■ **Task directions**
Please write out the material that follows, exactly as it stands.

################

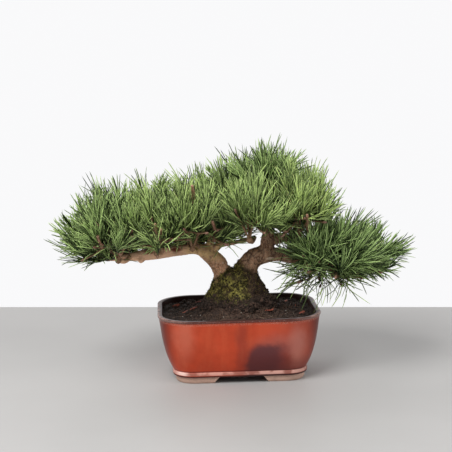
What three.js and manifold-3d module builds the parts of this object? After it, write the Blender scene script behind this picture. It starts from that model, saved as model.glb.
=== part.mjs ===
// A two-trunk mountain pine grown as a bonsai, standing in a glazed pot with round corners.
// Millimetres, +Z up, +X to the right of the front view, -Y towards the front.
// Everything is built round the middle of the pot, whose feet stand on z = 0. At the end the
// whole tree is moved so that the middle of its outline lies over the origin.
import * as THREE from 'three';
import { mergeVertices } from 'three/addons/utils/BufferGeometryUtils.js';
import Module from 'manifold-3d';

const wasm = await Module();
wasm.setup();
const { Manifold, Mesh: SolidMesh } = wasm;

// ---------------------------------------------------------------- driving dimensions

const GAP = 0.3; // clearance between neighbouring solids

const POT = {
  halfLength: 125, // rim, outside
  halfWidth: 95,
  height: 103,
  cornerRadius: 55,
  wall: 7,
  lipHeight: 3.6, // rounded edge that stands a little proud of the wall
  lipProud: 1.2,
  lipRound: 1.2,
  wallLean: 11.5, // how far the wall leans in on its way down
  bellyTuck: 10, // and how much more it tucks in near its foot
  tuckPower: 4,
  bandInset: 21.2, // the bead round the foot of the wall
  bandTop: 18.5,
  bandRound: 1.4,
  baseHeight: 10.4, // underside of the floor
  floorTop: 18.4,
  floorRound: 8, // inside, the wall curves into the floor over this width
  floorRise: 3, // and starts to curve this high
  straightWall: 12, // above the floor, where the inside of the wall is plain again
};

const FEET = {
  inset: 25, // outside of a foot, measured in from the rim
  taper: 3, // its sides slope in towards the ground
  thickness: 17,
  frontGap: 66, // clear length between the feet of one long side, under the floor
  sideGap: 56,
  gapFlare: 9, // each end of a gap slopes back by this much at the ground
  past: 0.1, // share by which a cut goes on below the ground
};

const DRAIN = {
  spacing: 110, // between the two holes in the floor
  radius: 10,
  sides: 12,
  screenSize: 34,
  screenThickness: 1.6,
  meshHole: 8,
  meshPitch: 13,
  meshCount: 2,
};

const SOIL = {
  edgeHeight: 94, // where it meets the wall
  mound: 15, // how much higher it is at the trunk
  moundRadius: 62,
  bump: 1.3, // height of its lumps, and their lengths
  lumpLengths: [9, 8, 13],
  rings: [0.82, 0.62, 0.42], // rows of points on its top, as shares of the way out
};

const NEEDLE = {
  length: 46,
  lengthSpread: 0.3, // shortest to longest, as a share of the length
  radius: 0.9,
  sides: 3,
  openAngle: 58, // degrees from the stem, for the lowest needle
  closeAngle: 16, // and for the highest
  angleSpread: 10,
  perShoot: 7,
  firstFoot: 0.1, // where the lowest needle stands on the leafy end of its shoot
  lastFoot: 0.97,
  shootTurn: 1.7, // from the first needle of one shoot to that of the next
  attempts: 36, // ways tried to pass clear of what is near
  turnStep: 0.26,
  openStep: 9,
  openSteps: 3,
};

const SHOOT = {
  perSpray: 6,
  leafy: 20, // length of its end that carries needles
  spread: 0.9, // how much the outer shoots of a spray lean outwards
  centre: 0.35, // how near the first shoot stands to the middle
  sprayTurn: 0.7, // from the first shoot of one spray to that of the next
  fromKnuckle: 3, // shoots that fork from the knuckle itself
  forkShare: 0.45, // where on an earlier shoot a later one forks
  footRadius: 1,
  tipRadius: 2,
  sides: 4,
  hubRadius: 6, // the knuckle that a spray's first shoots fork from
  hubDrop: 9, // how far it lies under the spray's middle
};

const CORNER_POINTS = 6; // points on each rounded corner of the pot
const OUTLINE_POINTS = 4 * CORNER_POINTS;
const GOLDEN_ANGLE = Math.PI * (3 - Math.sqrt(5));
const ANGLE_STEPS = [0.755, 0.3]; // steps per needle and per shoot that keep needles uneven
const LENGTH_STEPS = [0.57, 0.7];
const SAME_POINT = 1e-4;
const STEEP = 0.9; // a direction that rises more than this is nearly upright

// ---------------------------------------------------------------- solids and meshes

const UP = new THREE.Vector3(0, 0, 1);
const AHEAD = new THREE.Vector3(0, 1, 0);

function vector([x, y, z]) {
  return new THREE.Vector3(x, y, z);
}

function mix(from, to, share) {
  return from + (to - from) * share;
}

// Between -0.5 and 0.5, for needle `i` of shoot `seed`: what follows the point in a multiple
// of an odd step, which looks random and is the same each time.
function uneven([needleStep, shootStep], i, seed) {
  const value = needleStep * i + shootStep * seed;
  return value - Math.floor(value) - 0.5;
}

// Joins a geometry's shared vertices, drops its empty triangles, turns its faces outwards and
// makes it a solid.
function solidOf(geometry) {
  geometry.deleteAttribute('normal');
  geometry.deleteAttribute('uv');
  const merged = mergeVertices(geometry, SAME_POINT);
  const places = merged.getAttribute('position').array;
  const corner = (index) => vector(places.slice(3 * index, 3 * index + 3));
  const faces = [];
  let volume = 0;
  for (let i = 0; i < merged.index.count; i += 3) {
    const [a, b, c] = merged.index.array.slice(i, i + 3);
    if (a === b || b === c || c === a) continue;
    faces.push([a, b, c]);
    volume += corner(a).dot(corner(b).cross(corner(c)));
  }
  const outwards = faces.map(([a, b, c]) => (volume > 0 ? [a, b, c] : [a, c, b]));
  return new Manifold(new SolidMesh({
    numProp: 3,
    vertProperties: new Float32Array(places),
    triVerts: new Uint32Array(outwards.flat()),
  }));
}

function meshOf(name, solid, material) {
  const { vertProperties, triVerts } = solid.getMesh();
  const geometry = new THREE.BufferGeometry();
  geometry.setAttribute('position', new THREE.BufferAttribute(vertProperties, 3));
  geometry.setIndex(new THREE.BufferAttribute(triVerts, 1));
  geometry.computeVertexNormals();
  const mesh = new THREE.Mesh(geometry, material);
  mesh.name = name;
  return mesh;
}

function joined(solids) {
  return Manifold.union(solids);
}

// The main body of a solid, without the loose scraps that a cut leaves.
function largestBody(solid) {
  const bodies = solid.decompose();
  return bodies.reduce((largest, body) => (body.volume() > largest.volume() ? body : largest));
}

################

■ **Completed exercise**
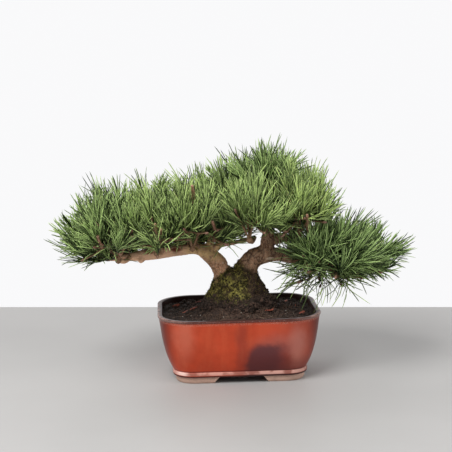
What three.js and manifold-3d module builds the parts of this object? After it, write the Blender scene script behind this picture. It starts from that model, saved as model.glb.
=== part.mjs ===
// A two-trunk mountain pine grown as a bonsai, standing in a glazed pot with round corners.
// Millimetres, +Z up, +X to the right of the front view, -Y towards the front.
// Everything is built round the middle of the pot, whose feet stand on z = 0. At the end the
// whole tree is moved so that the middle of its outline lies over the origin.
import * as THREE from 'three';
import { mergeVertices } from 'three/addons/utils/BufferGeometryUtils.js';
import Module from 'manifold-3d';

const wasm = await Module();
wasm.setup();
const { Manifold, Mesh: SolidMesh } = wasm;

// ---------------------------------------------------------------- driving dimensions

const GAP = 0.3; // clearance between neighbouring solids

const POT = {
  halfLength: 125, // rim, outside
  halfWidth: 95,
  height: 103,
  cornerRadius: 55,
  wall: 7,
  lipHeight: 3.6, // rounded edge that stands a little proud of the wall
  lipProud: 1.2,
  lipRound: 1.2,
  wallLean: 11.5, // how far the wall leans in on its way down
  bellyTuck: 10, // and how much more it tucks in near its foot
  tuckPower: 4,
  bandInset: 21.2, // the bead round the foot of the wall
  bandTop: 18.5,
  bandRound: 1.4,
  baseHeight: 10.4, // underside of the floor
  floorTop: 18.4,
  floorRound: 8, // inside, the wall curves into the floor over this width
  floorRise: 3, // and starts to curve this high
  straightWall: 12, // above the floor, where the inside of the wall is plain again
};

const FEET = {
  inset: 25, // outside of a foot, measured in from the rim
  taper: 3, // its sides slope in towards the ground
  thickness: 17,
  frontGap: 66, // clear length between the feet of one long side, under the floor
  sideGap: 56,
  gapFlare: 9, // each end of a gap slopes back by this much at the ground
  past: 0.1, // share by which a cut goes on below the ground
};

const DRAIN = {
  spacing: 110, // between the two holes in the floor
  radius: 10,
  sides: 12,
  screenSize: 34,
  screenThickness: 1.6,
  meshHole: 8,
  meshPitch: 13,
  meshCount: 2,
};

const SOIL = {
  edgeHeight: 94, // where it meets the wall
  mound: 15, // how much higher it is at the trunk
  moundRadius: 62,
  bump: 1.3, // height of its lumps, and their lengths
  lumpLengths: [9, 8, 13],
  rings: [0.82, 0.62, 0.42], // rows of points on its top, as shares of the way out
};

const NEEDLE = {
  length: 46,
  lengthSpread: 0.3, // shortest to longest, as a share of the length
  radius: 0.9,
  sides: 3,
  openAngle: 58, // degrees from the stem, for the lowest needle
  closeAngle: 16, // and for the highest
  angleSpread: 10,
  perShoot: 7,
  firstFoot: 0.1, // where the lowest needle stands on the leafy end of its shoot
  lastFoot: 0.97,
  shootTurn: 1.7, // from the first needle of one shoot to that of the next
  attempts: 36, // ways tried to pass clear of what is near
  turnStep: 0.26,
  openStep: 9,
  openSteps: 3,
};

const SHOOT = {
  perSpray: 6,
  leafy: 20, // length of its end that carries needles
  spread: 0.9, // how much the outer shoots of a spray lean outwards
  centre: 0.35, // how near the first shoot stands to the middle
  sprayTurn: 0.7, // from the first shoot of one spray to that of the next
  fromKnuckle: 3, // shoots that fork from the knuckle itself
  forkShare: 0.45, // where on an earlier shoot a later one forks
  footRadius: 1,
  tipRadius: 2,
  sides: 4,
  hubRadius: 6, // the knuckle that a spray's first shoots fork from
  hubDrop: 9, // how far it lies under the spray's middle
};

const CORNER_POINTS = 6; // points on each rounded corner of the pot
const OUTLINE_POINTS = 4 * CORNER_POINTS;
const GOLDEN_ANGLE = Math.PI * (3 - Math.sqrt(5));
const ANGLE_STEPS = [0.755, 0.3]; // steps per needle and per shoot that keep needles uneven
const LENGTH_STEPS = [0.57, 0.7];
const SAME_POINT = 1e-4;
const STEEP = 0.9; // a direction that rises more than this is nearly upright

// ---------------------------------------------------------------- solids and meshes

const UP = new THREE.Vector3(0, 0, 1);
const AHEAD = new THREE.Vector3(0, 1, 0);

function vector([x, y, z]) {
  return new THREE.Vector3(x, y, z);
}

function mix(from, to, share) {
  return from + (to - from) * share;
}

// Between -0.5 and 0.5, for needle `i` of shoot `seed`: what follows the point in a multiple
// of an odd step, which looks random and is the same each time.
function uneven([needleStep, shootStep], i, seed) {
  const value = needleStep * i + shootStep * seed;
  return value - Math.floor(value) - 0.5;
}

// Joins a geometry's shared vertices, drops its empty triangles, turns its faces outwards and
// makes it a solid.
function solidOf(geometry) {
  geometry.deleteAttribute('normal');
  geometry.deleteAttribute('uv');
  const merged = mergeVertices(geometry, SAME_POINT);
  const places = merged.getAttribute('position').array;
  const corner = (index) => vector(places.slice(3 * index, 3 * index + 3));
  const faces = [];
  let volume = 0;
  for (let i = 0; i < merged.index.count; i += 3) {
    const [a, b, c] = merged.index.array.slice(i, i + 3);
    if (a === b || b === c || c === a) continue;
    faces.push([a, b, c]);
    volume += corner(a).dot(corner(b).cross(corner(c)));
  }
  const outwards = faces.map(([a, b, c]) => (volume > 0 ? [a, b, c] : [a, c, b]));
  return new Manifold(new SolidMesh({
    numProp: 3,
    vertProperties: new Float32Array(places),
    triVerts: new Uint32Array(outwards.flat()),
  }));
}

function meshOf(name, solid, material) {
  const { vertProperties, triVerts } = solid.getMesh();
  const geometry = new THREE.BufferGeometry();
  geometry.setAttribute('position', new THREE.BufferAttribute(vertProperties, 3));
  geometry.setIndex(new THREE.BufferAttribute(triVerts, 1));
  geometry.computeVertexNormals();
  const mesh = new THREE.Mesh(geometry, material);
  mesh.name = name;
  return mesh;
}

function joined(solids) {
  return Manifold.union(solids);
}

// The main body of a solid, without the loose scraps that a cut leaves.
function largestBody(solid) {
  const bodies = solid.decompose();
  return bodies.reduce((largest, body) => (body.volume() > largest.volume() ? body : largest));
}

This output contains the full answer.